In 1996-97 he led Slovenia’s campaign for election to the UN Security Council. Subsequently, he represented Slovenia on the UN Security Council (1998-1999). He dealt with the issues of Kosovo, Iraq, Libya, East Timor, Angola, Sierra Leone and Congo among others. He was also chairman of the Security Council’s Sanctions Committee on Libya (Lockerby). He was President of the UN Security Council in August 1998 and in November 1999. The crises of Iraq, Kosovo, Sierra Leone and East Timor were characterized by particular intensity in that period.

 

Assistant Secretary-General of the United Nations

Following the successful conclusion of Slovenia’s term as non-permanent member of the Security Council, Mr. Kofi Annan, the Secretary-General of the United Nations Organization, appointed Dr. Türk as Assistant Secretary-General for Political Affairs.

For more than five years his tasks at the headquarters of the UN in New York included analytical and advisory activity relating to the crisis situations of the time, such as the Balkans (in particular Kosovo and Macedonia), Palestine, Lebanon, Afghanistan, Iraq, Myanmar, North Korea, East Timor, Colombia, Haiti, Venezuela and others.

As Assistant Secretary-General he was also involved in a number of thematic projects of the UN. They included strengthening of the UN activities for prevention of armed conflicts, participation of the UN in the activities of new and restored democracies, cooperation with the Community of Democracies, preparation of the reports on the Responsibility to Protect, among others.

He was also actively engaged in activities aiming at reform, in particular those leading to the creation of the UN Human Rights Council in 2006.

 

Return to Slovenia, President

After 13 years in New York Dr Türk returned to Slovenia in the summer of 2005. He resumed teaching international law and related subjects at the Faculty of Law in Ljubljana.
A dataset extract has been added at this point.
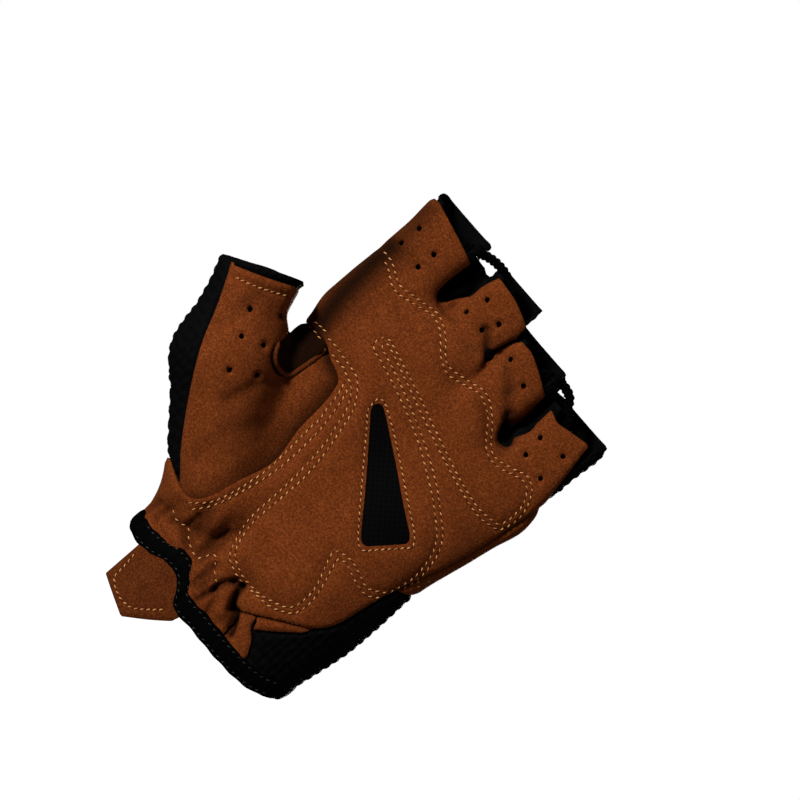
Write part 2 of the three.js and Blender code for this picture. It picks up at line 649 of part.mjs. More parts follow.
// Space below the cuff tape's upper edge
function belowCuff() {
  const rings = [];
  const drop = CUFF_DROP * HAND_LENGTH;
  const rise = BINDING_HEIGHT / 2 + SEAM_GAP;
  const reach = PALM_DEPTH / 2;
  for (let i = 0; i < CUFF_STEPS; i++) {
    const angle = (-i / CUFF_STEPS) * 2 * Math.PI;
    const on = wristOutline(angle, -WALL / 2);
    const outer = wristOutline(angle, reach);
    const inner = wristOutline(angle, -reach);
    const height = cuffHeight(on.x, on.y) + rise;
    rings.push([
      new THREE.Vector3(outer.x, outer.y, -drop),
      new THREE.Vector3(outer.x, outer.y, height),
      new THREE.Vector3(inner.x, inner.y, height),
      new THREE.Vector3(inner.x, inner.y, -drop),
    ]);
  }
  const floor = [
    [-CUFF_SIDES, -CUFF_DROP],
    [CUFF_SIDES, -CUFF_DROP],
    [CUFF_SIDES, CUFF_LOWEST],
    [-CUFF_SIDES, CUFF_LOWEST],
  ].map(place);
  return solid(loft(rings, true)).add(prism(floor));
}

// Cuff tape, a rounded band folded round the edge of the wrist
function cuffBinding() {
  const rings = [];
  for (let i = 0; i < CUFF_STEPS; i++) {
    const angle = (-i / CUFF_STEPS) * 2 * Math.PI;
    const on = wristOutline(angle, -WALL / 2);
    const ring = [];
    for (let s = 0; s < TAPE_SIDES; s++) {
      const turn = ((s + 0.5) / TAPE_SIDES) * 2 * Math.PI;
      const out = (rounded(Math.cos(turn), TAPE_ROUNDING.out) * BINDING_THICKNESS) / 2;
      const up = (rounded(Math.sin(turn), TAPE_ROUNDING.up) * BINDING_HEIGHT) / 2;
      const at = wristOutline(angle, -WALL / 2 + out);
      ring.push(new THREE.Vector3(at.x, at.y, cuffHeight(on.x, on.y) + up));
    }
    rings.push(ring);
  }
  return loft(rings, true);
}

// Suede tab that hangs below the cuff tape and follows the curve of the wrist
function pullTab() {
  const lowest = CUFF_LOWEST * HAND_LENGTH - PULL_TAB_LENGTH;
  const rings = [];
  for (let i = 0; i < CUFF_STEPS; i++) {
    const angle = (-i / CUFF_STEPS) * 2 * Math.PI;
    const outer = wristOutline(angle, -WALL / 2 + PULL_TAB_THICKNESS / 2);
    const inner = wristOutline(angle, -WALL / 2 - PULL_TAB_THICKNESS / 2);
    rings.push([
      new THREE.Vector3(outer.x, outer.y, lowest),
      new THREE.Vector3(outer.x, outer.y, BINDING_HEIGHT),
      new THREE.Vector3(inner.x, inner.y, BINDING_HEIGHT),
      new THREE.Vector3(inner.x, inner.y, lowest),
    ]);
  }
  const outline = PULL_TAB_OUTLINE.map(({ across, down }) => {
    return new THREE.Vector2(across * PALM_WIDTH, -down * PULL_TAB_LENGTH);
  });
  const first = outline[0].x;
  const last = outline.at(-1).x;
  const steps = 8;
  for (let i = 0; i <= steps; i++) {
    const x = last + ((first - last) * i) / steps;
    const edge = cuffHeight(x, -PALM_DEPTH) - BINDING_HEIGHT / 2 - 2 * SEAM_GAP;
    outline.push(new THREE.Vector2(x, edge));
  }
  return solid(loft(rings, true)).intersect(prism(outline, -FAR, 0));
}

function tube(points, diameter, sides) {
  const curve = new THREE.CatmullRomCurve3(points);
  const section = new THREE.Shape();
  for (let s = 0; s < sides; s++) {
    const angle = (s / sides) * 2 * Math.PI;
    const x = (Math.cos(angle) * diameter) / 2;
    const y = (Math.sin(angle) * diameter) / 2;
    if (s === 0) section.moveTo(x, y);
    else section.lineTo(x, y);
  }
  section.closePath();
  const steps = Math.ceil(curve.getLength() / diameter);
  return new THREE.ExtrudeGeometry(section, { steps, bevelEnabled: false, extrudePath: curve });
}

// A place inside a finger's tab where a cord lies against the wall
function cordEnd({ finger, side }, along) {
  const row = FINGERS.find(({ name }) => name === finger);
  const { x, y, z, radius } = fingerAt(row, along, WALL + CORD_CLEARANCE + CORD_DIAMETER / 2);
  return new THREE.Vector3(x + side * radius, y - Math.sqrt(1 - side * side) * radius, z);
}

function cord({ start, bridge, end }) {
  const over = bridge.map(
    (row) =>
      new THREE.Vector3(row.across * PALM_WIDTH, row.depth * PALM_DEPTH, row.along * HAND_LENGTH),
  );
  const rise = [cordEnd(start, start.low), cordEnd(start, start.high)];
  const fall = [cordEnd(end, end.high), cordEnd(end, end.low)];
  return tube([...rise, ...over, ...fall], CORD_DIAMETER, TAPE_SIDES);
}

function punch(wall, rows) {
  let cut = wall;
  for (const row of rows) {
    const middle = place(row);
    const corners = [];
    for (let s = 0; s < HOLE_SIDES; s++) {
      const angle = (s / HOLE_SIDES) * 2 * Math.PI;
      const x = middle.x + (Math.cos(angle) * HOLE_DIAMETER) / 2;
      corners.push(new THREE.Vector2(x, middle.y + (Math.sin(angle) * HOLE_DIAMETER) / 2));
    }
    cut = cut.subtract(prism(corners, -FAR, HOLE_REACH * PALM_DEPTH));
  }
  return cut;
}

const wall = gloveWall().subtract(belowCuff());
const suedeWall = wall.subtract(openings(0));
let knitWall = wall.subtract(openings(RIM_RISE));

// Suede panels. Each one is cut back from those before it by the seam gap.
const SUEDE_PANELS = [
  { name: "palm_panel", outline: PALM_OUTLINE, reach: PALM_REACH, holes: HOLES },
  { name: "web_gusset", outline: GUSSET_OUTLINE, reach: PALM_REACH, holes: [] },
  { name: "thumb_panel", outline: THUMB_OUTLINE, reach: THUMB_REACH, holes: THUMB_HOLES },
  { name: "side_strip", outline: SIDE_STRIP_OUTLINE, reach: STRIP_REACH, holes: [] },
  { name: "heel_strip", outline: HEEL_STRIP_OUTLINE, reach: 0, holes: [] },
  { name: "wrist_flap", outline: WRIST_FLAP_OUTLINE, reach: 0, holes: [] },
];
let suedeLeft = suedeWall;
for (const { name, outline, reach, holes } of SUEDE_PANELS) {
  let panel = suedeLeft.intersect(outlinePrism(outline, 0, reach));
  if (name === "palm_panel") panel = panel.subtract(outlinePrism(VENT_OUTLINE, 0, reach));
  addPiece(name, SUEDE, punch(panel, holes));
  const around = outlinePrism(outline, SEAM_GAP, reach);
  suedeLeft = suedeLeft.subtract(around);
  knitWall = knitWall.subtract(around);
}

// The knit stops where a suede tab's free end stands in front of it.
for (const finger of FINGERS) {
  const half = finger.width * TAB_SHARE * PALM_WIDTH;
  const middle = finger.across * PALM_WIDTH;
  const foot = (finger.top - TAB_HEIGHT) * HAND_LENGTH;
  const front = [
    new THREE.Vector2(middle - half, foot),
    new THREE.Vector2(middle + half, foot),
    new THREE.Vector2(middle + half, foot + FAR),
    new THREE.Vector2(middle - half, foot + FAR),
  ];
  knitWall = knitWall.subtract(prism(front, -FAR, finger.sink * PALM_DEPTH));
}
knitWall = knitWall.subtract(outlinePrism(THUMB_FRONT, 0, THUMB_REACH));

// Knit sleeves of the fingers, then the backs of the thumb and the hand
let handBack = knitWall;
FINGERS.forEach((finger, i) => {
  const [from, to] = [SLEEVE_LIMITS[i], SLEEVE_LIMITS[i + 1]];
  const footAt = (across) => readTable(WEBS, "across", "along", across) - SLEEVE_FOOT;
  const column = [
    [from, footAt(from)],
    [to, footAt(to)],
    [to, 2],
    [from, 2],
  ].map(place);
  const sleeve = knitWall.intersect(prism(offsetOutline(column, -SEAM_GAP / 2)));
  addPiece(finger.name + "_sleeve", KNIT, sleeve);
  handBack = handBack.subtract(prism(offsetOutline(column, SEAM_GAP / 2)));
});
const thumbBackRegion = THUMB_BACK_OUTLINE.map(place);
addPiece("thumb_back", KNIT, handBack.intersect(prism(offsetOutline(thumbBackRegion, -SEAM_GAP / 2))));
addPiece("hand_back", KNIT, handBack.subtract(prism(offsetOutline(thumbBackRegion, SEAM_GAP / 2))));

// Vent: a thinner sheet in the palm's window, a little below the suede
function ventMesh() {
  const corners = VENT_OUTLINE.map(place);
  const step = SURFACE_STEP / 2;
  const low = new THREE.Vector3(
    Math.min(...corners.map((c) => c.x)) - 3 * step,
    -1.45 * PALM_DEPTH,
    Math.min(...corners.map((c) => c.y)) - 3 * step,
  );
  const high = new THREE.Vector3(
    Math.max(...corners.map((c) => c.x)) + 3 * step,
    0,
    Math.max(...corners.map((c) => c.y)) + 3 * step,
  );
  const block = (p) =>
    Math.max(
      low.x + step * 1.2 - p.x,
      p.x - high.x + step * 1.2,
      low.z + step * 1.2 - p.z,
      p.z - high.z + step * 1.2,
      p.y + step * 1.2,
    );
  const skin = surfaceOf((p) => Math.max(handDistance(p), block(p)), low, high, step);
  const sheet = solid(insetOf(skin, VENT_RECESS)).subtract(solid(insetOf(skin, WALL)));
  return sheet.intersect(outlinePrism(VENT_OUTLINE, -SEAM_GAP, VENT_REACH));
}
addPiece("vent_mesh", KNIT, ventMesh());

// Rolled edge round the thumb crotch, lying on the gusset's seam
function crotchPiping() {
  const points = CROTCH_PIPING_ROUTE.map(place).map(({ x, y }) => {
    const { at, facing } = palmSurface(x, y);
    return at.addScaledVector(facing, PIPING_DIAMETER / 2 + SEAM_GAP);
  });
  return tube(points, PIPING_DIAMETER, 6);
}
addPiece("crotch_piping", SUEDE, crotchPiping());

addPiece("cuff_binding", TAPE, cuffBinding());
addPiece("pull_tab", SUEDE, pullTab());
for (const row of CORDS) addPiece(row.name, TAPE, cord(row));

export default group;
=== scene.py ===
"""Looks of a half-finger cycling glove for the left hand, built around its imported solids.

The glove is drawn in the solids' own frame: metres, +Z along the fingers, palm towards -Y and +X
towards the little finger. The hand form is a distance field made from short tables in millimetres.
A fine skin is taken from that field, outlines on the palm cut it into panels, and each panel gets
its own thickness, rolled edges, quilting, creases and stitches.
"""

import itertools
import logging
import math
from dataclasses import dataclass
from enum import Enum

import bpy
import numpy as np
from mathutils import Matrix, Vector
from mathutils.bvhtree import BVHTree

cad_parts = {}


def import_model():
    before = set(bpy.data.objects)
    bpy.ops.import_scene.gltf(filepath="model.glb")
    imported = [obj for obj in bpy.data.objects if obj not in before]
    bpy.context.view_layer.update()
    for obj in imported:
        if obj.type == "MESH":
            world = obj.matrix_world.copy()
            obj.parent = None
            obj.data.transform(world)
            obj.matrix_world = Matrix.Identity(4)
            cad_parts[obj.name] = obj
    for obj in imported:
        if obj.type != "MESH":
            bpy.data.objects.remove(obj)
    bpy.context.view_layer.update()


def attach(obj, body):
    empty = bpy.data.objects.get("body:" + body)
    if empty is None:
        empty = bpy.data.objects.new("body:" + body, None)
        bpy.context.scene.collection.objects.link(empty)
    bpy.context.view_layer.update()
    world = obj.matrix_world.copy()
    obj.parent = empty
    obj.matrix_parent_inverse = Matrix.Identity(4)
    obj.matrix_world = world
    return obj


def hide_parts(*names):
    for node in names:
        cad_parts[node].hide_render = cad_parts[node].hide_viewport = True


LOG = logging.getLogger("glove")
MM = 0.001
BODY = "root"

PALM_WIDTH = 92.0
HAND_LENGTH = 133.0
PALM_DEPTH = 30.0
WALL = 1.8

# The camera is rolled, so that the fingers point up to the right. These turn its picture, which is
# 800 wide, into places on the palm.
PICTURE_SCALE = 3.3
PICTURE_WRIST = (210.0, 608.0)
ROLL = (0.6561, 0.7547)
PALM_PLANE = -12.0

# Sections across the hand, in shares: along HAND_LENGTH, PALM_WIDTH to the left and right, and
# PALM_DEPTH to the palm and the back.
SECTIONS = (
    (-0.14, -0.378, 0.36, 0.65, 0.7),
    (0.0, -0.387, 0.383, 0.667, 0.7),
    (0.083, -0.396, 0.402, 0.733, 0.683),
    (0.165, -0.402, 0.418, 0.82, 0.65),
    (0.256, -0.408, 0.42, 0.82, 0.617),
    (0.376, -0.424, 0.419, 0.68, 0.583),
    (0.526, -0.503, 0.457, 0.54, 0.567),
    (0.662, -0.515, 0.489, 0.483, 0.55),
    (0.752, -0.515, 0.5, 0.45, 0.47),
    (0.9, -0.515, 0.495, 0.41, 0.33),
)
SQUARENESS = 2.5

# Joints down the middle of the thumb, in the same shares: across, depth, along and half width.
THUMB = (
    (-0.293, -0.4, 0.18, 0.152),
    (-0.587, -0.45, 0.398, 0.174),
    (-0.723, -0.5, 0.594, 0.136),
    (-0.815, -0.53, 0.735, 0.125),
)
THUMB_BLEND = 0.31

# Height of the webs between the fingers.
WEBS = ((-0.5, 0.8), (-0.287, 0.85), (-0.01, 0.825), (0.216, 0.765), (0.5, 0.7))
KNUCKLE_ROUNDING = 0.3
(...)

From May 2006 to December 2007 he served as Vice-Dean of the Faculty of Law.

In his academic work Dr Türk published over 100 articles in various law journals and three books. The latest among them, “The Foundations in International Law”, was published in 2007 (in Slovene) and has been translated into Hungarian, Czech and Russian. (The second edition was published in 2015.)

On 11 November 2007 he was elected the third President of the Republic of Slovenia and was inaugurated on 22 December 2007. His term of office ended after five years – on 22 December 2012.

 

Current work

At present Dr. Danilo Türk has the status of Former President of the Republic of Slovenia. He is member of the Club de Madrid, a non-governmental organization of former, democratically elected heads of state and government.

Since 2014 he is Chairman of the Board of Directors of the Global Fairness Initiative, a Washington based NGO devoted to innovative projects fostering greater fairness in development and overcoming poverty.

He is also emeritus professor of law, university in Ljubljana, visiting professor of law at Columbia Law School in New York and non-resident senior fellow of Chongyang Institute for Financial Studies, Renmin University of China in Beijing.

 

Family

Since 1976 Danilo Türk is married to Barbara Miklič Türk. They have one daughter and one grand daughter.